◆ **Task brief**
Among the lines below, keep only those from the one containing "obj.parent = empty" through the one containing "FRAME_TOP = BOARD_LOW[2]", and reproduce them exactly.

───

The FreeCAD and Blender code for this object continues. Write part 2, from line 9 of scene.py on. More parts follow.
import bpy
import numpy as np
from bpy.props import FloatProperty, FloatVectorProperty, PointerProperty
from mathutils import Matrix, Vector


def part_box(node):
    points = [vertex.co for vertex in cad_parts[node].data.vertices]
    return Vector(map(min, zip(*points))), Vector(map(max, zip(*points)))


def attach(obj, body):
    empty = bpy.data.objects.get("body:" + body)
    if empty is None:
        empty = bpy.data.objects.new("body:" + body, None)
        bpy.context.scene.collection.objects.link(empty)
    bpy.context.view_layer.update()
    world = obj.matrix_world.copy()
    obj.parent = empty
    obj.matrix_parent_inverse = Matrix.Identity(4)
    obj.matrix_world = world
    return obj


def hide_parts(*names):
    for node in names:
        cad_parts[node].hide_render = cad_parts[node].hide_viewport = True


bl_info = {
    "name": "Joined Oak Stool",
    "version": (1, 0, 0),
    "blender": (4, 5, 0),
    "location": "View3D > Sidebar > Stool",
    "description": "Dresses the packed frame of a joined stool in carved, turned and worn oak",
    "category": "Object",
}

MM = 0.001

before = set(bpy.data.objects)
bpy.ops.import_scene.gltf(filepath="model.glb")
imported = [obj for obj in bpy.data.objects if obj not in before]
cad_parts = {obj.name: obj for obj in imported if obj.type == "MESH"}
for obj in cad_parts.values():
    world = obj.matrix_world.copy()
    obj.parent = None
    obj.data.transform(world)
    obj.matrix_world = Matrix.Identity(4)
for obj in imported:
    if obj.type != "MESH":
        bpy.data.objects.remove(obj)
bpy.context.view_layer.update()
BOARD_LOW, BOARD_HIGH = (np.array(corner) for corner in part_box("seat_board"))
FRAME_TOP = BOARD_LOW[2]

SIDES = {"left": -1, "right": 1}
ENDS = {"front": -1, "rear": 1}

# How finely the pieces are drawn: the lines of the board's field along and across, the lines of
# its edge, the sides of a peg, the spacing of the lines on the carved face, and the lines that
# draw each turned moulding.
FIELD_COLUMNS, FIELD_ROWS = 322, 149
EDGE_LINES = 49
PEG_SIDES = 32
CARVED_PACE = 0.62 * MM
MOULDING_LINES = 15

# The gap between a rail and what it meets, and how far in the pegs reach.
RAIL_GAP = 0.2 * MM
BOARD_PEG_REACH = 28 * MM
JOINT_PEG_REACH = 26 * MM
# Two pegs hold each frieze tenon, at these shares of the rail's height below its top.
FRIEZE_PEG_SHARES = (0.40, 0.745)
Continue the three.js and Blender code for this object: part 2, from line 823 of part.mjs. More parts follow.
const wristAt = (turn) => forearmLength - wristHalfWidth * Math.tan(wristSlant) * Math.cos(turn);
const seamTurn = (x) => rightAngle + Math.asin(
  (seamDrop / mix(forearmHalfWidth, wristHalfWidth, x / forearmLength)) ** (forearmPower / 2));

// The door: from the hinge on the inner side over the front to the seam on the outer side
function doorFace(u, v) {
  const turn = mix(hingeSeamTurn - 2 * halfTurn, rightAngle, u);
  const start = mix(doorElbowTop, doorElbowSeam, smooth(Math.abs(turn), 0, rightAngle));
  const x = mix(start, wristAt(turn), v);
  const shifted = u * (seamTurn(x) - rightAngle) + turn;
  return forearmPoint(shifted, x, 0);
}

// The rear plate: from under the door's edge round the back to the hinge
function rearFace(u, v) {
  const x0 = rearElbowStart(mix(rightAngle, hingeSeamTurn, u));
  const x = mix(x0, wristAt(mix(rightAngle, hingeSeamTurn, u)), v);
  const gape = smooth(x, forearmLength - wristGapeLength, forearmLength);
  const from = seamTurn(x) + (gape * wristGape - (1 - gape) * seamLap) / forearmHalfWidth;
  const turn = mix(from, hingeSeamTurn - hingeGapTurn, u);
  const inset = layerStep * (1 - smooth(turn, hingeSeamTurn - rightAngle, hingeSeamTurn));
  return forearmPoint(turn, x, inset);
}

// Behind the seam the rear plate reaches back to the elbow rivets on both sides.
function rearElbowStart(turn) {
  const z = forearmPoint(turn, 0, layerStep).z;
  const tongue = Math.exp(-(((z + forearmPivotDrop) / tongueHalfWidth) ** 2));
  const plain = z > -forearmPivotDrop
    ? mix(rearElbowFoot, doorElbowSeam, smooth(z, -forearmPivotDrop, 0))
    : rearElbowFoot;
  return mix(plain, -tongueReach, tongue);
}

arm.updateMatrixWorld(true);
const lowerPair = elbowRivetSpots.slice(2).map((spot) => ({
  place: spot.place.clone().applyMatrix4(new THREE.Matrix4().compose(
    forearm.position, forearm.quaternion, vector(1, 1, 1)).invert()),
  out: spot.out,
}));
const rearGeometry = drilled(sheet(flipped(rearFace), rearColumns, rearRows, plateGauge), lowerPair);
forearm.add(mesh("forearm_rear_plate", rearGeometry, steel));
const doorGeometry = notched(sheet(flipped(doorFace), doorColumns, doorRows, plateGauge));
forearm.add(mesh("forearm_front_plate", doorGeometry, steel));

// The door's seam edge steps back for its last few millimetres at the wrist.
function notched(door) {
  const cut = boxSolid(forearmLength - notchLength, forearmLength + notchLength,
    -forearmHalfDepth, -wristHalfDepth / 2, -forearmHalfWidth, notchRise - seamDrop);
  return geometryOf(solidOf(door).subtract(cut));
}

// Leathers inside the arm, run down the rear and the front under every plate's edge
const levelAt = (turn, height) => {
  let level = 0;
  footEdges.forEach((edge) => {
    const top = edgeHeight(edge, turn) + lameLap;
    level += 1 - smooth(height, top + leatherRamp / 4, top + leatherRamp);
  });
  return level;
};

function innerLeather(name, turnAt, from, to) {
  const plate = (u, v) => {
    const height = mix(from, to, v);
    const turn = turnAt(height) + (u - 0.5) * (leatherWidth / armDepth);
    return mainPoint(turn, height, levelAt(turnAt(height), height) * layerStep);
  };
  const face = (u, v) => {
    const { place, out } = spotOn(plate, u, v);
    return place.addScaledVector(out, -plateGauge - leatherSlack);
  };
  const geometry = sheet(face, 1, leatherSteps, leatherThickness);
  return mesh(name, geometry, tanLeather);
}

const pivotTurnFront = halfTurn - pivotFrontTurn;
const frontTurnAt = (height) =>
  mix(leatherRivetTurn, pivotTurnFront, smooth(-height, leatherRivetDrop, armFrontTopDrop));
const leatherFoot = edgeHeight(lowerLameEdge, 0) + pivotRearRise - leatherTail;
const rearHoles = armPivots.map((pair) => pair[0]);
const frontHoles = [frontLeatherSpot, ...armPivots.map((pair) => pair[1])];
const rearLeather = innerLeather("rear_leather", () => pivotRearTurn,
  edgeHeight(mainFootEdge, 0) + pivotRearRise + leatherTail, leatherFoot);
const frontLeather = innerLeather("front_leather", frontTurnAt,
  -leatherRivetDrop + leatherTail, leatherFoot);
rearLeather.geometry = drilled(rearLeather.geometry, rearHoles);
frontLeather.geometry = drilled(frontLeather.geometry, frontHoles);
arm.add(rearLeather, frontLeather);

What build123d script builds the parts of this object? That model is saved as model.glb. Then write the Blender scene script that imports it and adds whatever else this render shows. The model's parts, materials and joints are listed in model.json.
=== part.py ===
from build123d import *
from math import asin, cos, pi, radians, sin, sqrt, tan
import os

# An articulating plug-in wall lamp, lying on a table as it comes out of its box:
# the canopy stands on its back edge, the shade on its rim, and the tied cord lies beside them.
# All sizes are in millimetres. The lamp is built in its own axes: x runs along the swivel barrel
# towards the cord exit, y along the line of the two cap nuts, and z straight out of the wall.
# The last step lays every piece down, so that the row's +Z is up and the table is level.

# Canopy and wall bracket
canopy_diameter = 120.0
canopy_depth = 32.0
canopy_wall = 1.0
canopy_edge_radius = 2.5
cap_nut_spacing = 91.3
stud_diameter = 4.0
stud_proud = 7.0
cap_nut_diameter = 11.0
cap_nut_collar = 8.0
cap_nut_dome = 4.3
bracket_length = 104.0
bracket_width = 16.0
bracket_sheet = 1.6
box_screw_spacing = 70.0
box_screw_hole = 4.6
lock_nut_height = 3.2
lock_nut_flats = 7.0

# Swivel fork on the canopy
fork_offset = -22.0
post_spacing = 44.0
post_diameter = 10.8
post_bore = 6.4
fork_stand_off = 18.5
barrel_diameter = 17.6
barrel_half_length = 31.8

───

◆ **Solution to this task**
    obj.parent = empty
    obj.matrix_parent_inverse = Matrix.Identity(4)
    obj.matrix_world = world
    return obj


def hide_parts(*names):
    for node in names:
        cad_parts[node].hide_render = cad_parts[node].hide_viewport = True


bl_info = {
    "name": "Joined Oak Stool",
    "version": (1, 0, 0),
    "blender": (4, 5, 0),
    "location": "View3D > Sidebar > Stool",
    "description": "Dresses the packed frame of a joined stool in carved, turned and worn oak",
    "category": "Object",
}

MM = 0.001

before = set(bpy.data.objects)
bpy.ops.import_scene.gltf(filepath="model.glb")
imported = [obj for obj in bpy.data.objects if obj not in before]
cad_parts = {obj.name: obj for obj in imported if obj.type == "MESH"}
for obj in cad_parts.values():
    world = obj.matrix_world.copy()
    obj.parent = None
    obj.data.transform(world)
    obj.matrix_world = Matrix.Identity(4)
for obj in imported:
    if obj.type != "MESH":
        bpy.data.objects.remove(obj)
bpy.context.view_layer.update()
BOARD_LOW, BOARD_HIGH = (np.array(corner) for corner in part_box("seat_board"))
FRAME_TOP = BOARD_LOW[2]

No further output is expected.